PROVIDED RECORDS ▸
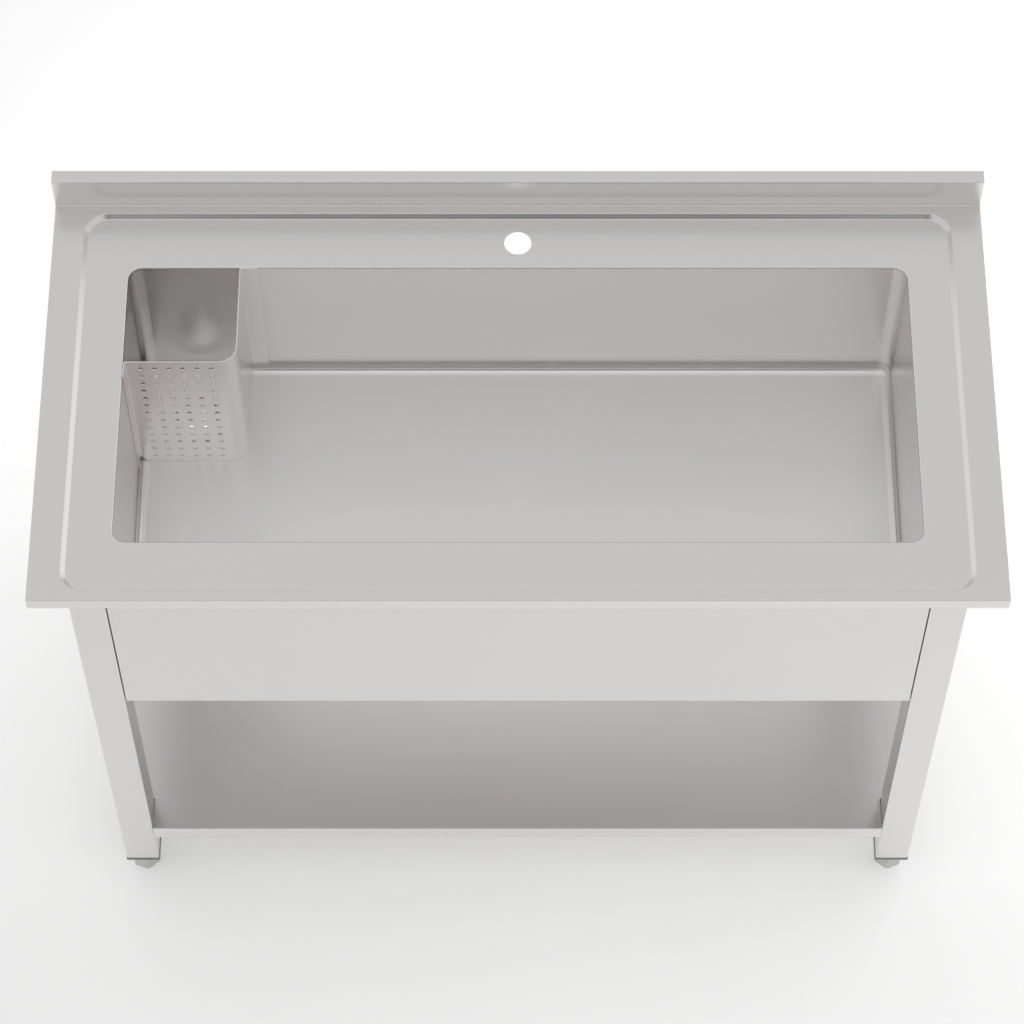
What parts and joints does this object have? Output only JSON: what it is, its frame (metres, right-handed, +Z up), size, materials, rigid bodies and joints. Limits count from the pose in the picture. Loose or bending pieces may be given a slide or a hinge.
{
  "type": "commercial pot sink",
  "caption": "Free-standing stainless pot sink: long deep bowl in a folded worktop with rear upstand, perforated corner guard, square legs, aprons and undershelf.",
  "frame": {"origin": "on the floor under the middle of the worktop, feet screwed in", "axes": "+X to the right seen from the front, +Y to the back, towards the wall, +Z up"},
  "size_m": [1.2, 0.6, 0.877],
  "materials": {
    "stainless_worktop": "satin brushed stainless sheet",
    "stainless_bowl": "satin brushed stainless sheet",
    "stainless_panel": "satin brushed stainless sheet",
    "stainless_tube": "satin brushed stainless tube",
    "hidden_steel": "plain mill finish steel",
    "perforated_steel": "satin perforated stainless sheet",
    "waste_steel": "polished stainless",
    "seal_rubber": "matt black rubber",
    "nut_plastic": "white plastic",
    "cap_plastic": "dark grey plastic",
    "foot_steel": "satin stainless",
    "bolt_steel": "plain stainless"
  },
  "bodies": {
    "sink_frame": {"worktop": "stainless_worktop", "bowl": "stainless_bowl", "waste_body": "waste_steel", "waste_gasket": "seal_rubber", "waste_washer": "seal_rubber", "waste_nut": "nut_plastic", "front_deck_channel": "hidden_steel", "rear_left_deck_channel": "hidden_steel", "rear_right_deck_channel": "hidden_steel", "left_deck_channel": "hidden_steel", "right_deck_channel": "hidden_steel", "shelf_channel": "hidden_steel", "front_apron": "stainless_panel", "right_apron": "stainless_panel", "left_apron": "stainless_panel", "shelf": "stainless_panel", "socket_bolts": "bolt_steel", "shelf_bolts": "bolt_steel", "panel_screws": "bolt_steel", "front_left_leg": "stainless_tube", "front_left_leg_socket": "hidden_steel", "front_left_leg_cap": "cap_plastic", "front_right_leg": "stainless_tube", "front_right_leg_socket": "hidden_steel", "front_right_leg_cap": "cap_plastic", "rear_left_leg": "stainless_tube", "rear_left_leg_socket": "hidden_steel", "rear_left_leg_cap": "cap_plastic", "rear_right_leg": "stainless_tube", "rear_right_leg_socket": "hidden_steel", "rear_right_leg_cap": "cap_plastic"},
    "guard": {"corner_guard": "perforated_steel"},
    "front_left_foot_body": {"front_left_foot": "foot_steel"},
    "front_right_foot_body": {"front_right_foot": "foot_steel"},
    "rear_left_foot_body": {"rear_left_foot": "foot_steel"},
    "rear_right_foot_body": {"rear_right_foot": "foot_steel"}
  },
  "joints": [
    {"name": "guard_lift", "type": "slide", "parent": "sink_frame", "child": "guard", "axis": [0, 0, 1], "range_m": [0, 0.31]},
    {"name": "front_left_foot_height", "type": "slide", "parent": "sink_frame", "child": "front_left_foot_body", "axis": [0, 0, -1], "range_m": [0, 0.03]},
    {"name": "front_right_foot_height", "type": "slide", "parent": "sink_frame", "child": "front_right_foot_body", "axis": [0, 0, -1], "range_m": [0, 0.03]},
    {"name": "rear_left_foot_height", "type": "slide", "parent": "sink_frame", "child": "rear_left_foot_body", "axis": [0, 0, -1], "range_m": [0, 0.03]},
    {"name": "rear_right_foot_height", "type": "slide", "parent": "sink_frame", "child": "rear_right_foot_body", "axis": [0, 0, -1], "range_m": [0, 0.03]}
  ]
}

* * *

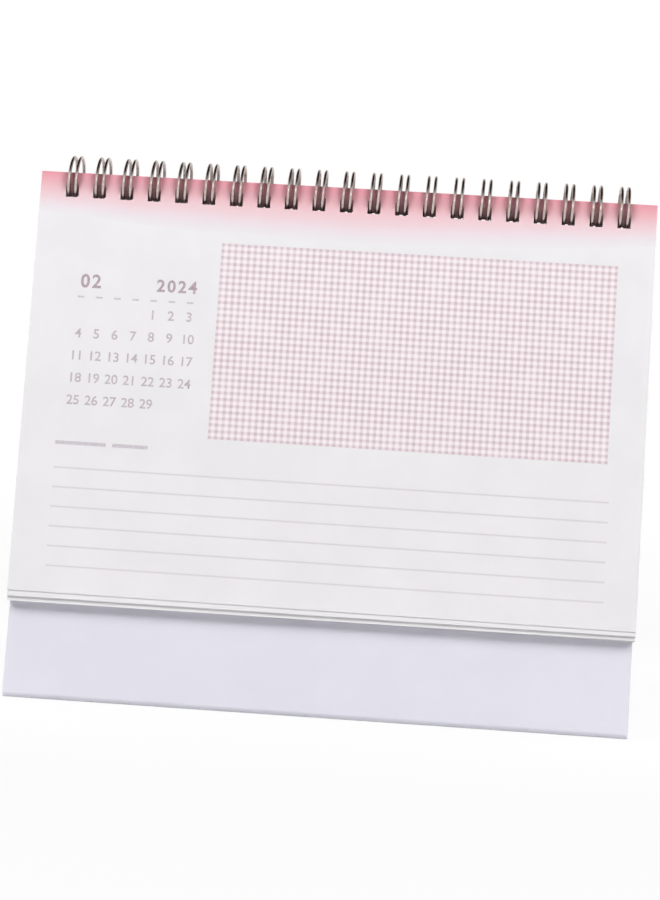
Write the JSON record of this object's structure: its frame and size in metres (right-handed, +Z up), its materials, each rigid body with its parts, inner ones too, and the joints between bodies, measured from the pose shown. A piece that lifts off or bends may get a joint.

WORK TO DO ▸ Show the lines of the material that contain the word "with".

ANSWER FOR THE TASK ▸
  "caption": "Free-standing stainless pot sink: long deep bowl in a folded worktop with rear upstand, perforated corner guard, square legs, aprons and undershelf.",
Write the JSON record of this object's structure: its frame and size in metres (right-handed, +Z up), its materials, each rigid body with its parts, inner ones too, and the joints between bodies, measured from the pose shown. A piece that lifts off or bends may get a joint.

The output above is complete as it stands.